The Philippines continues to struggle with rampant problems, from corruption to poverty and a cost-of-living crisis, she said.
“I cannot kneel before each and every Filipino to beg for forgiveness. Instead, I offer my life, my strength, and my future in the service of our nation,” she added.
Despite throwing her support behind Marcos’s election bid five years ago, Duterte and the president have since become bitter rivals, particularly following the launch of a corruption inquiry in 2024 into Duterte’s misuse of government funds.
Their relationship then soured further last year when Marcos signed off on the arrest of her father by the Philippine National Police and Interpol, acting on behalf of the ICC.

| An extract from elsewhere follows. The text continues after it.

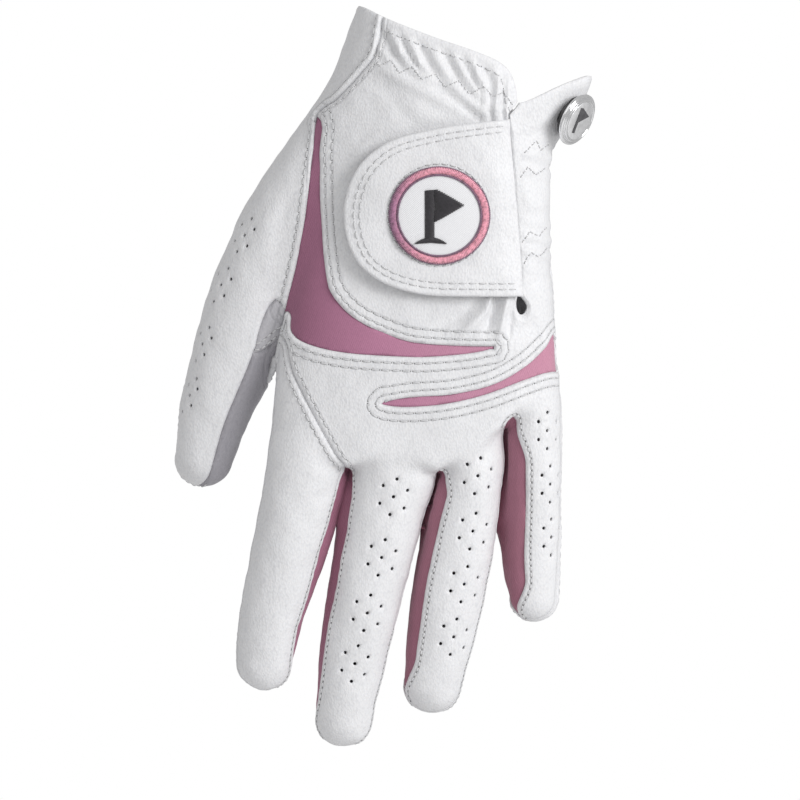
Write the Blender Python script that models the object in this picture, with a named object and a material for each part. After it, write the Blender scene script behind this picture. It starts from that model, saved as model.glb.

Duterte’s candidacy announcement comes during a difficult week for the vice president and her family. She is facing multiple impeachment complaints in the House of Representatives for alleged corruption and making a death threat against President Marcos.
Her father is also due to receive the confirmation of charges against him in The Hague, where he is accused of committing crimes against humanity as part of his so-called “war on drugs” while president of the Philippines between 2016 and 2022.
Cleve Arguelles, political scientist and CEO of the public opinion company WR Numero Research, said her father’s trial in The Hague has raised the stakes for the vice president and her family.
Arguelles said the announcement was likely designed to “freeze panic inside” her political faction “before it prematurely unravels”.
“When legal risk rises, so does the temptation to defect early to save one’s own skin,” Arguelles said.
“When the boat starts taking in water, some passengers look for lifeboats; others start pushing people overboard,” he said.